Task instructions >>
Copy out the entries below precisely; nothing is to be omitted.

===== Data extract

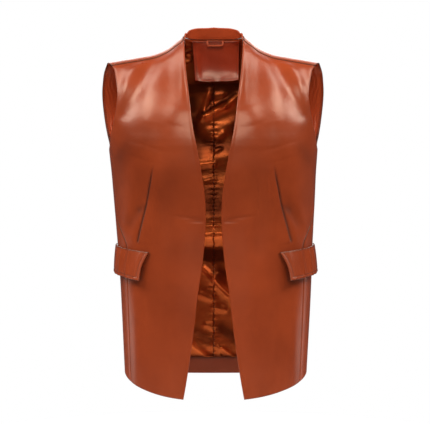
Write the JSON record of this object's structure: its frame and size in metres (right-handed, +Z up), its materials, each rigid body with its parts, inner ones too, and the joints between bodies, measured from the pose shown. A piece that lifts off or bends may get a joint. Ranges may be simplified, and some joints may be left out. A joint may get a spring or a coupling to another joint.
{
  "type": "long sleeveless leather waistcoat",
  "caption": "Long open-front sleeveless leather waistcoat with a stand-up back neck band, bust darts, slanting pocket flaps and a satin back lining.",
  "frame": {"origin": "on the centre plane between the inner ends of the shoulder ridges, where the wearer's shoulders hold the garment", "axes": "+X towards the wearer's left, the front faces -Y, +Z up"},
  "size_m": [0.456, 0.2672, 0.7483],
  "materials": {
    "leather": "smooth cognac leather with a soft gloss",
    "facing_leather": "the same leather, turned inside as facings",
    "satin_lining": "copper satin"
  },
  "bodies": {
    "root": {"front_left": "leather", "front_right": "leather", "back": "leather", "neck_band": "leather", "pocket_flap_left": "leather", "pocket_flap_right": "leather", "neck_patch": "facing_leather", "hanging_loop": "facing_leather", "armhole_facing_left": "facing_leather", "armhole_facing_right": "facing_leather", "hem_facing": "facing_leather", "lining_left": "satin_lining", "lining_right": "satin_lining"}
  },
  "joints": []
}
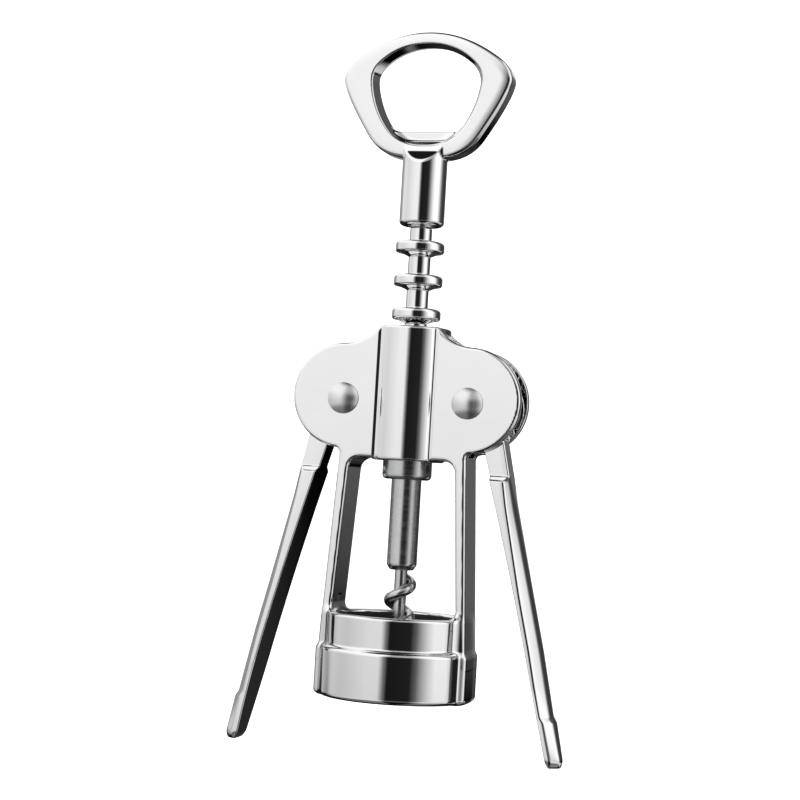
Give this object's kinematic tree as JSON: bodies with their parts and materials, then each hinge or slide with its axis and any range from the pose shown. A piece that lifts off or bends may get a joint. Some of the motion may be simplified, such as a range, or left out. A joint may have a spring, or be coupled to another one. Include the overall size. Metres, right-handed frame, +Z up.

==========

Problem solution >>
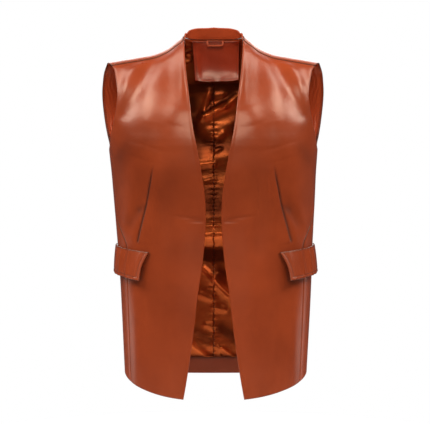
Write the JSON record of this object's structure: its frame and size in metres (right-handed, +Z up), its materials, each rigid body with its parts, inner ones too, and the joints between bodies, measured from the pose shown. A piece that lifts off or bends may get a joint. Ranges may be simplified, and some joints may be left out. A joint may get a spring or a coupling to another joint.
{
  "type": "long sleeveless leather waistcoat",
  "caption": "Long open-front sleeveless leather waistcoat with a stand-up back neck band, bust darts, slanting pocket flaps and a satin back lining.",
  "frame": {"origin": "on the centre plane between the inner ends of the shoulder ridges, where the wearer's shoulders hold the garment", "axes": "+X towards the wearer's left, the front faces -Y, +Z up"},
  "size_m": [0.456, 0.2672, 0.7483],
  "materials": {
    "leather": "smooth cognac leather with a soft gloss",
    "facing_leather": "the same leather, turned inside as facings",
    "satin_lining": "copper satin"
  },
  "bodies": {
    "root": {"front_left": "leather", "front_right": "leather", "back": "leather", "neck_band": "leather", "pocket_flap_left": "leather", "pocket_flap_right": "leather", "neck_patch": "facing_leather", "hanging_loop": "facing_leather", "armhole_facing_left": "facing_leather", "armhole_facing_right": "facing_leather", "hem_facing": "facing_leather", "lining_left": "satin_lining", "lining_right": "satin_lining"}
  },
  "joints": []
}
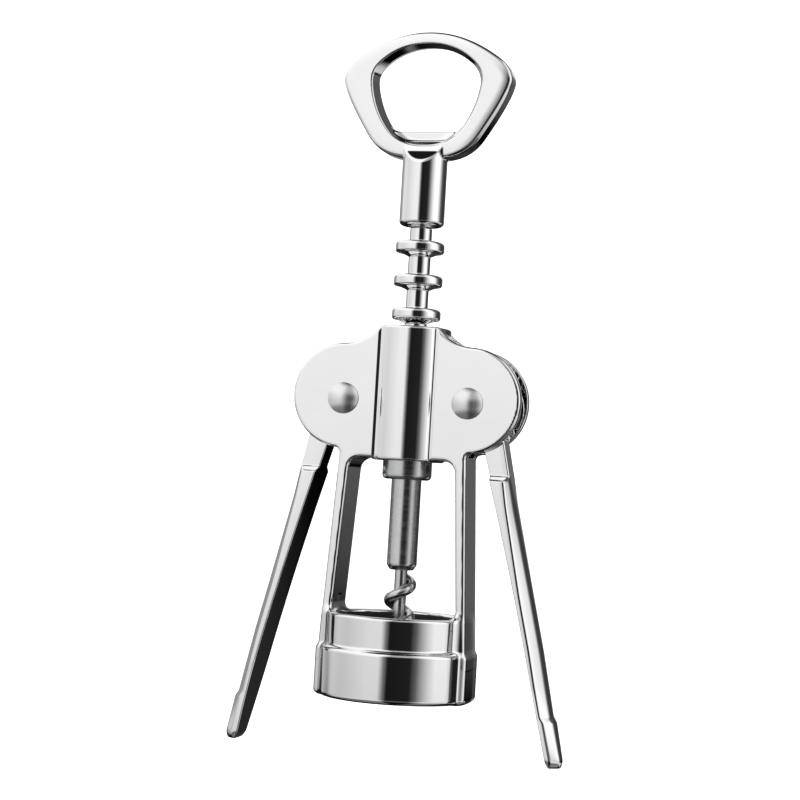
Give this object's kinematic tree as JSON: bodies with their parts and materials, then each hinge or slide with its axis and any range from the pose shown. A piece that lifts off or bends may get a joint. Some of the motion may be simplified, such as a range, or left out. A joint may have a spring, or be coupled to another one. Include the overall size. Metres, right-handed frame, +Z up.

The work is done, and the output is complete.